Healthcare Technology Featured Article

December 13, 2012

Plastic Surgeon Makes the Waiting Room Educational with TouchMD


Normally a stay in a physician's waiting room is greeted with groans, eye-rolls and an opportunity to use the latest technology as a carefully carved-out appointment time skates merrily by. But for Dr. James A. Matas, an Orlando plastic surgeon, it's an opportunity to deliver the latest in medical information to his patients and his potential patients alike. To that end, he's recently brought in TouchMD technology, a system that will allow him to get the word out about procedures while patients wait to see him.

TouchMD technology is a software package that allows patients to research the effects of various plastic surgeries. For instance, users can see the effects of things like tummy tucks and face lifts and consider if such a surgery is right for them while they sit and wait in a doctor's office. Matas, who is board-certified in Orlando, installed the system believing that the more information patients have, the better the overall effect for both doctors and patients as both can better communicate.

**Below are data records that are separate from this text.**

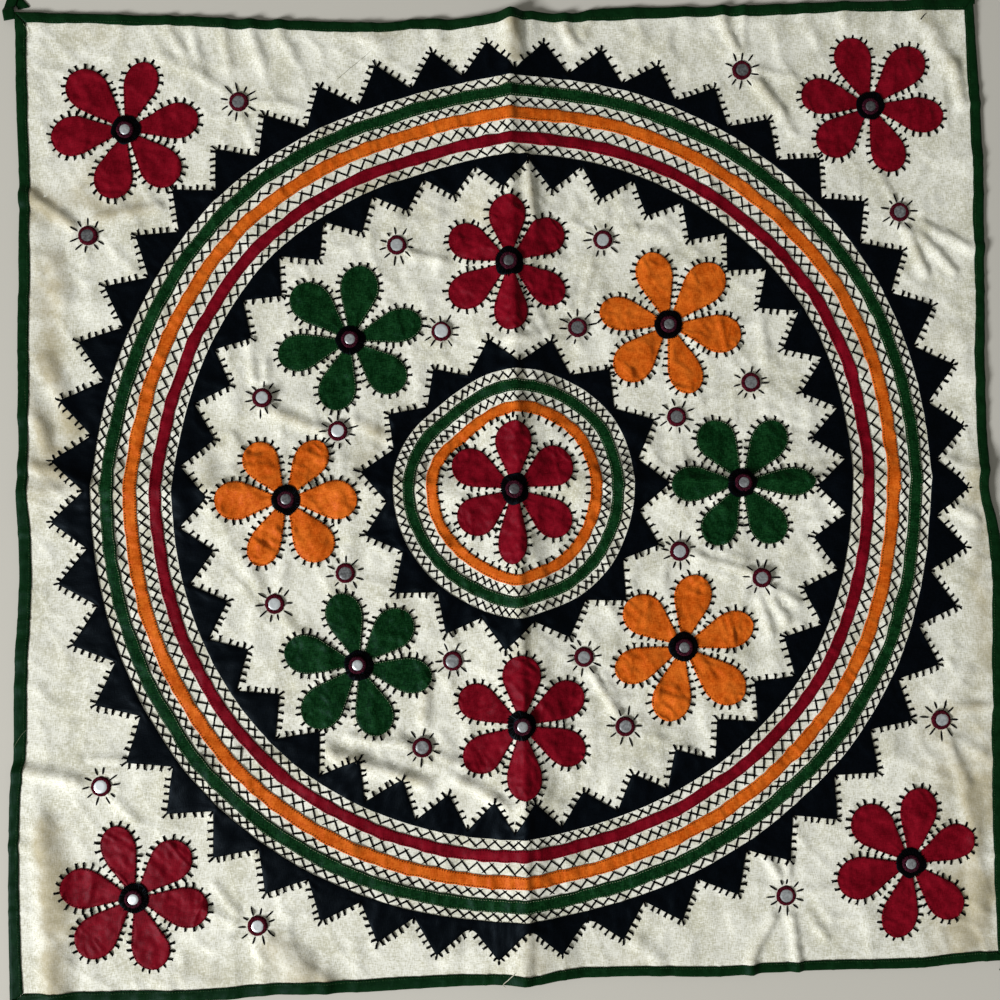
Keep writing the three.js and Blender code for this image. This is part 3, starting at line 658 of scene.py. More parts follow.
def make_ground():
    """Closed cloth over the square: a fine top, an underside of every third grid line, and a
    wall of one face to each underside cell round the edge. One grid line follows the crest of
    each of the two higher standing creases."""
    half = SIDE_HALF - BINDING_THICK - SEAM_GAP
    lines_x = even_lines([-half, CREASE_X, half], TOP_CELLS)
    lines_y = even_lines([-half, CREASE_Y, half], TOP_CELLS)
    u, v = np.meshgrid(lines_x, lines_y)
    x, y = place(u, v)
    top = in_metres(x, y, rim_relief(u, v) + rim_lift(u, v) + CLOTH_THICK)
    step = TOP_CELLS // UNDER_CELLS
    u, v = u[::step, ::step], v[::step, ::step]
    low = np.maximum(rim_relief(u, v) - UNDER_DROP, 0) + rim_lift(u, v)
    under = in_metres(x[::step, ::step], y[::step, ::step], low)
    size, small = TOP_CELLS + 1, UNDER_CELLS + 1
    faces = [grid_faces(size, size), grid_faces(small, small)[:, ::-1] + size * size]
    number = np.arange(size * size).reshape(size, size)
    below = np.arange(small * small).reshape(small, small) + size * size
    sides = ((number[0], below[0], 1), (number[-1], below[-1], -1),
             (number[:, 0], below[:, 0], -1), (number[:, -1], below[:, -1], 1))
    for above, beneath, way in sides:
        upper = [above[k:k + TOP_CELLS:step] for k in range(step + 1)]
        wall = np.stack([*upper, beneath[1:], beneath[:-1]], axis=-1)
        faces.append(wall[:, ::way])
    ground = make_piece("ground", np.concatenate([top.reshape(-1, 3), under.reshape(-1, 3)]),
                        faces, cream.material)
    # Darkening for the cream finish: dirt and painted shade along the folds, and in the stain and
    # shade patches.
    soil = np.zeros(np.shape(x))
    for fold in (*CREASES, *FOLDS):
        soil = np.maximum(soil, fold["soil"] * fold_height(fold, x, y))
    for darkening in STAINS_AND_SHADE:
        away = ((x - darkening["x"]) / darkening["wide"]) ** 2 + ((y - darkening["y"]) / darkening["tall"]) ** 2
        soil += darkening["dark"] * np.exp(-away)
    store(ground, "soil", np.concatenate([soil.ravel(), np.zeros(small * small)]))
    return ground


ground = make_ground()
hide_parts("ground_cloth")

# ------------------------------------------------------------------------ saw-tooth rings
# Three rings of black cotton. One edge of each is a plain circle under the herringbone; the
# other is snipped and turned under into a row of teeth, and sewn down all round.

PATCH_THICK = 0.7
PATCH_BASE = CLOTH_THICK + SEAM_GAP
TURNED_EDGE = 1.0  # width over which a turned edge rounds over
SLACK_FROM = 3.0  # sewn cloth is fully slack this far inside its edges
COCKLE_SIZE = 8.0
SWELL_SIZE = 21.0
NET_SIZE = 19.0  # of the net of fine creases
DEEPEST = 0.3  # share of its thickness by which slack cloth may sink

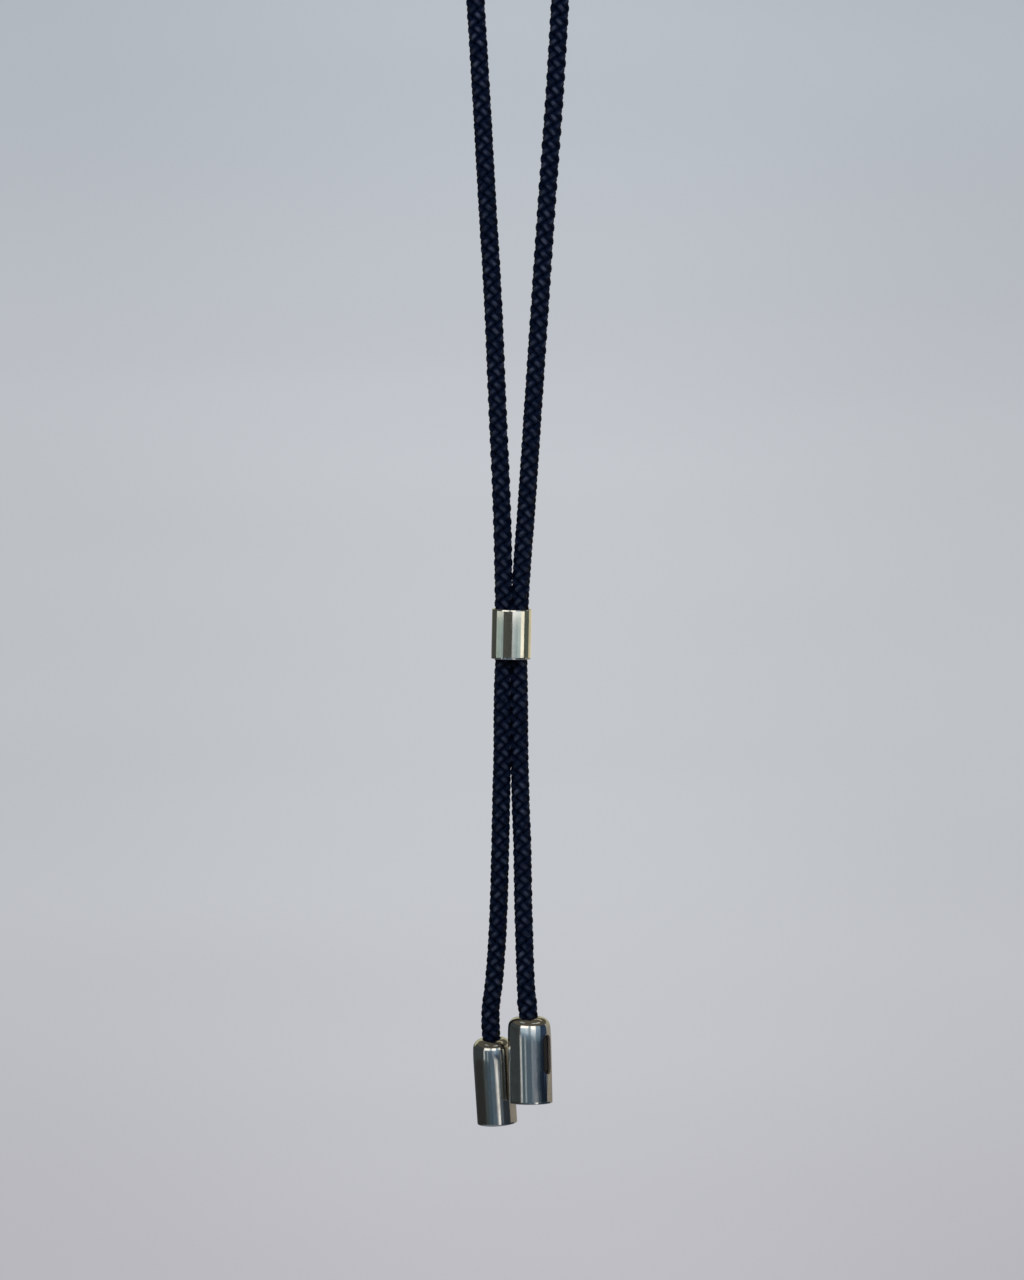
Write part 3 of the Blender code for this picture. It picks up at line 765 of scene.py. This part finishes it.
class STRAP_OT_stage(bpy.types.Operator):
    """Set up the camera, the pale backdrop and floor, the soft lights and the mirrored cards"""
    bl_idname = "strap.stage"
    bl_label = "Stage"

    def execute(self, context):
        self.camera(context.scene)
        self.backdrop(context.scene.strap_finish)
        add_softbox("key_light", -12.0, 42.0, 0.8, (0.5, 0.28), 5.0, "FFFDF8")
        add_softbox("fill_light", 35.0, 30.0, 0.9, (0.4, 0.3), 2.5, "F2F5FF")
        add_softbox("back_light", 170.0, 35.0, 1.0, (0.5, 0.5), 2.0, "F4F6FF")
        for row, (distance, heights, cards) in CARD_ROWS.items():
            ends = [card[0] for card in cards[1:]] + [180]
            for number, ((start, code, *gain), end) in enumerate(zip(cards, ends)):
                add_card(f"{row}_card_{number}", (start, end), heights, code,
                         gain[0] if gain else 1.0, distance)
        for name, span, heights, code in GLINTS:
            add_card(name, span, heights, code, 1.0, GLINT_DISTANCE)
        self.ceiling()
        world = bpy.data.worlds.new("room")
        world.use_nodes = True
        ground = world.node_tree.nodes["Background"]
        ground.inputs["Color"].default_value = rgba(linear("B9C0CE"))
        ground.inputs["Strength"].default_value = 0.55
        context.scene.world = world
        context.scene.view_settings.view_transform = "Standard"
        context.scene.view_settings.look = "None"
        return {"FINISHED"}

    def camera(self, scene):
        """A long-lens camera before the strap, a little above it, aimed just below the slider."""
        camera = add_object("camera", bpy.data.cameras.new("camera"))
        way = around(0.0, CAMERA_ELEVATION)
        camera.location = SLIDER_AT + Vector((0.0001, 0.0, -0.0011)) + way * CAMERA_DISTANCE
        camera.rotation_euler = way.to_track_quat("Z", "Y").to_euler()
        camera.data.sensor_width = 36.0
        camera.data.lens = camera.data.sensor_width / 2 * CAMERA_DISTANCE / VIEW_HALF_HEIGHT
        camera.data.clip_start = 0.01
        scene.camera = camera

    def ceiling(self):
        """A dim lid over the far cards, which the shoulders' upper edges mirror."""
        shape = bmesh.new()
        bmesh.ops.create_circle(shape, cap_ends=True, radius=FAR, segments=48,
                                matrix=Matrix.Translation((0.0, 0.0, LID)))
        hang_card("ceiling_card", shape, CEILING, 1.0)

    def backdrop(self, finish):
        """A round pale room: floor, swept corner and wall in one sheet, glowing with painted light instead
        of being lit.
        """
        points = [(0.0, 0.0, -1.0), (2.0, 0.0, -1.0), (2.6, 0.0, -0.4), (2.6, 0.0, 3.0)]
        shape = spin_line(points, False, math.tau, 64, True)
        bmesh.ops.remove_doubles(shape, verts=shape.verts[:], dist=1e-5)
        room = add_mesh("backdrop", shape, self.wall_paint(finish))
        room.data.shade_smooth()
        room.visible_diffuse = False
        room.visible_glossy = False
        room.visible_shadow = False

    def wall_paint(self, finish):
        """Pale plaster far out of focus, glowing with painted light: nearly even, with painted shading
        through three greys as it rises, broad soft bands across it and a little less painted light at its
        sides."""
        material, tree = empty_material("Backdrop")
        place = node(tree, "ShaderNodeTexCoord")
        spot = node(tree, "ShaderNodeSeparateXYZ", {"Vector": place.outputs["Object"]})
        stretched = node(tree, "ShaderNodeMapping", {
            "Vector": place.outputs["Object"], "Scale": (1.1, 1.1, 7.0)})
        bands = node(tree, "ShaderNodeTexNoise", {
            "Vector": stretched.outputs["Vector"], "Scale": 1.0, "Detail": 2.0})
        streaks = node(tree, "ShaderNodeMapRange", {
            "Value": bands.outputs["Fac"], "From Min": 0.3, "From Max": 0.7, "To Min": 0.97,
            "To Max": 1.03})
        sideways = node(tree, "ShaderNodeMath", {0: spot.outputs["X"]}, operation="ABSOLUTE")
        falloff = node(tree, "ShaderNodeMapRange", {
            "Value": sideways.outputs["Value"], "From Min": 0.02, "From Max": 0.34, "To Min": 1.0,
            "To Max": 0.92}, interpolation_type="SMOOTHSTEP")
        strength = node(tree, "ShaderNodeMath", {
            0: streaks.outputs["Result"], 1: falloff.outputs["Result"]}, operation="MULTIPLY")
        low = node(tree, "ShaderNodeMapRange", {
            "Value": spot.outputs["Z"], "From Min": -0.80, "From Max": -0.45},
            interpolation_type="SMOOTHSTEP")
        high = node(tree, "ShaderNodeMapRange", {
            "Value": spot.outputs["Z"], "From Min": -0.35, "From Max": 0.08},
            interpolation_type="SMOOTHSTEP")
        rising = node(tree, "ShaderNodeMix", {
            "Factor": low.outputs["Result"], "A": rgba(linear("BDBCC3")),
            "B": rgba(finish.backdrop)}, data_type="RGBA")
        wall = node(tree, "ShaderNodeMix", {
            "Factor": high.outputs["Result"], "A": rising.outputs["Result"],
            "B": rgba(linear("B8BFC7"))}, data_type="RGBA")
        light = node(tree, "ShaderNodeEmission", {
            "Color": wall.outputs["Result"], "Strength": strength.outputs["Value"]})
        node(tree, "ShaderNodeOutputMaterial", {"Surface": light.outputs["Emission"]})
        return material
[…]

Additionally, Dr. Matas considers software like TouchMD a tool that he can use to communicate with the patients themselves, guiding them through certain procedures by showing them how they work, as well as to provide visual aids in regards to areas of the body on which procedures will be performed. Dr. Matas can even open up TouchMD to a Web portal, allowing patients to consult the software when they're not specifically in his office.

It's considered a step up from time-killers like magazines and television, and indeed, it certainly would be. Many doctors are already finding that patients are gathering their own information about surgical procedures and illnesses with their iPhones, and seeing accompanying gains in overall efficiency and better communication to match. While not necessarily every patient is going to make productive use of a waiting room stay to educate themselves about medical procedures, it's still a smart idea to offer the ability to do so. After all, better communication commonly leads to improved efficiency--as doctors are discovering with iPhones on both sides of the doctor / patient relationship--and improved efficiency, if applied long enough over an entire system, commonly leads to cost savings and improved experiences, which spurs repeat business.

So while TouchMD may well never replace magazines, television, and an ever-increasing number of mobile entertainment options available at the press of a touchscreen, it certainly will bring a lot of help to certain parts of a patient roster. That only improves things for the entire system.